Not sure if I am reading this right, are you saying that when you unplug the MAF sensor, you can drive the truck and it runs perfectly, or are you saying when you unplug it the idle returns to a normal state?  If it is just the idle that is corrected, then you will want to verify that the new MAF sensor is the correct one for your vehicle. When I unplug the MAF it idles and runs perfectly either cold or warm.

 

When you got the new one, assuming you are only installing new parts, where did you buy it, and how did they determine which one your truck took?  Are you sure you have the 4.8 engine?  How are you sure you do?  Bought all the parts online as genuine OEM parts while using my VIN to verify the part number. Made sure to confirm the part numbers when the parts arrived.
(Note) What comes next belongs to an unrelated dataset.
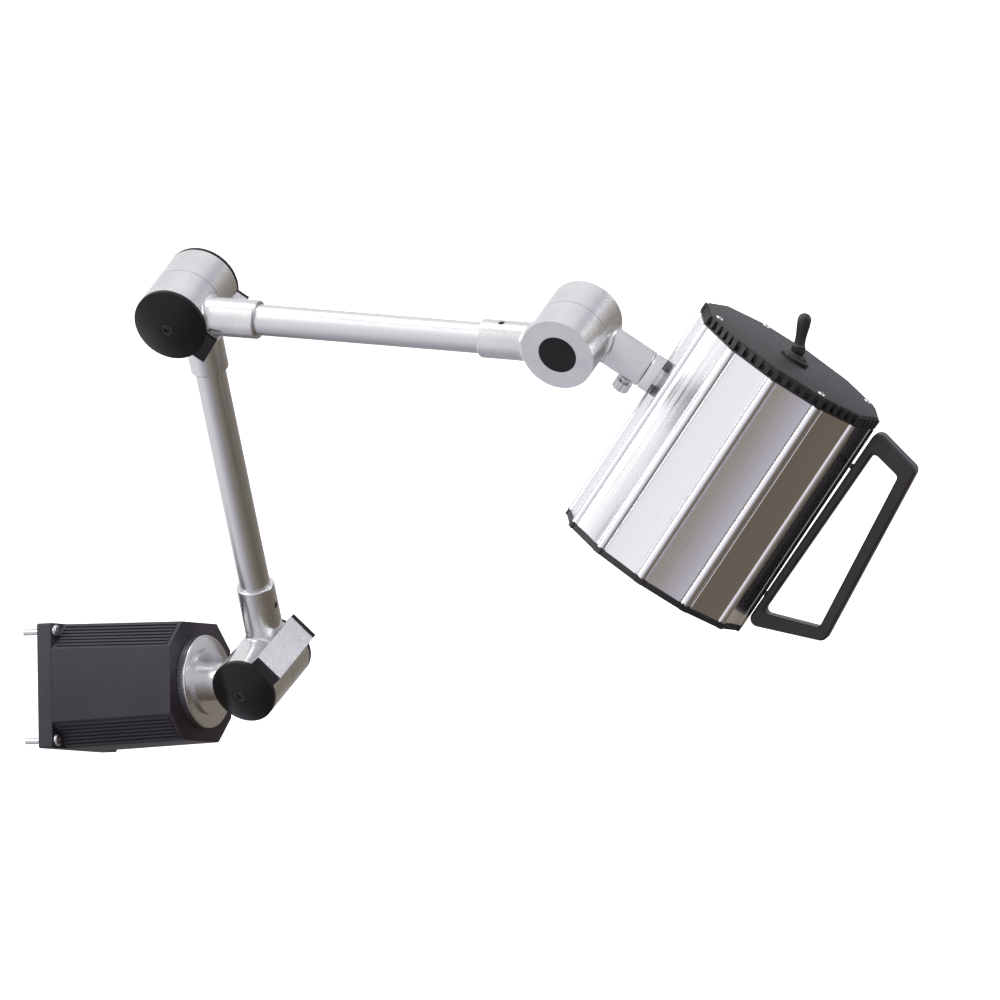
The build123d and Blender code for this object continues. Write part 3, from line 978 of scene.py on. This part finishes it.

Yes I'm sure it's a 4.8, bought it from a friend and original owner. 

 

Have you gone around the various vacuum locations with some form of alternate fuel or even water to see if you can locate a spot where the idle changes, either up or down.  Check around the brake booster as well.  You could also check the booster by seeing if it holds vacuum after shutting engine off.  You should have one assisted brake application a minute or so after shutting the engine off.  It is pretty obvious if you don't have that assist when parked, the pedal gets very hard to press.  If you are losing brake assist on this test, then unplug the booster's vacuum line and plug the line.  Start the truck and see if the idle is good. I've sprayed starter fluid through the engine compartment but I didn't focus on vacuum lines so I'll give that another shot along with the brake booster idea.

 

The knocking noise on cold start up maybe piston slap, which is somewhat common, usually on the larger engines (6 litre) though.  It may also be valve train noise, what oil are you using, weight/type I mean, not brand Cold start with the MAF and it knocks. Cold start without the MAF and it idles smooth without issue or knocking. I only use Mobil 1 full synthetic.

 

Thanks for the questions and advice. My answers are in red.